What is the probability (in percentage) of seeing your soul mate today?
Bayes' theorem and joint distributions
An important theorem that can simplify the reasoning is the law of joint distribution:
\[P(A \cap B) = P(A) \cdot P(B|A) = P(B) \cdot P(A|B)\]
This theorem makes logical sense: the probability that events \(A\) and \(B\) both occur is the same as the probability that \(A\) occurs, then \(B\) occurs. The probability that \(A\) occurs is simply \(P(A)\), and the probability that \(B\) subsequently occurs is \(P(B|A)\). Equivalently, the order can be reversed, leading to the second equality.
Note that when \(A,B\) are independent, this law becomes the more familiar \(P(A\cap B) = P(A) \cdot P(B)\).
This theorem is important because it allows the calculation of \(P(A|B)\) given \(P(A \cap B)\) and \(P(B)\), which is useful as \(P(A|B)\) is used in the law of iterated expectation.
Horace turns up at school either late or on time. He is then either shouted at or not. The probability that he turns up late is \(0.4.\) If he turns up late, the probability that he is shouted at is \(0.7\). If he turns up on time, the probability that he is still shouted at for no particular reason is \(0.2\).
You hear Horace being shouted at.
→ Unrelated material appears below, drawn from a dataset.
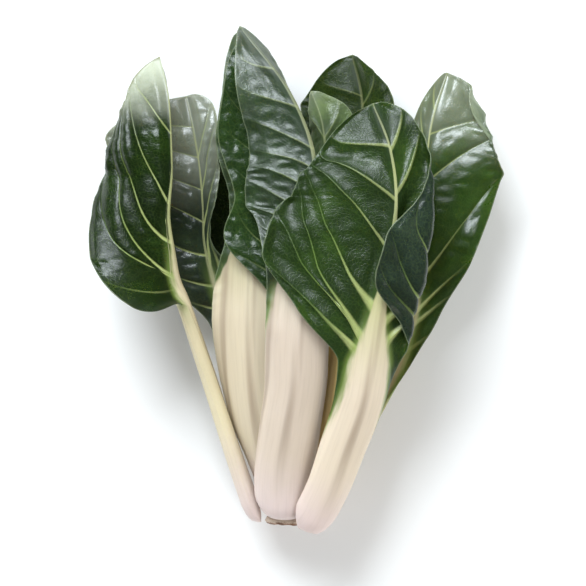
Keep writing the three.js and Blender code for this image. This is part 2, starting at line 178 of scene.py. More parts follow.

What is the probability that he was late?
This problem is not original.
This law can also be rearranged into Bayes' theorem, which states that:
\[P(B|A) = \frac{P(A|B)P(B)}{P(A)}\]
which allows for the same calculations as above.
On planet Brilliantia, there are two types of creatures: mathematicians and non-mathematicians.
Mathematicians tell the truth \(\frac{6}{7}\) of the time and lie only \(\frac{1}{7}\) of the time, while non-mathematicians tell the truth \(\frac{1}{5}\) of the time and lie \(\frac{4}{5}\) of the time.
It is also known that there is a \(\frac{2}{3}\) chance a creature from Brilliantia is a mathematician and a \(\frac{1}{3}\) chance that it is a non-mathematician, but there is no way of differentiating from these two types.
You are visiting Brilliantia on a research trip. During your stay, you come across a creature who states that it has found a one line proof for Fermat's Last Theorem. Immediately after that, a second creature shows up and states that the first creature's statement was a true one.
If the probability that the first creature's statement was actually true is \(\frac{a}{b}\), for some coprime positive integers \(a, b\), find the value of \(b - a\).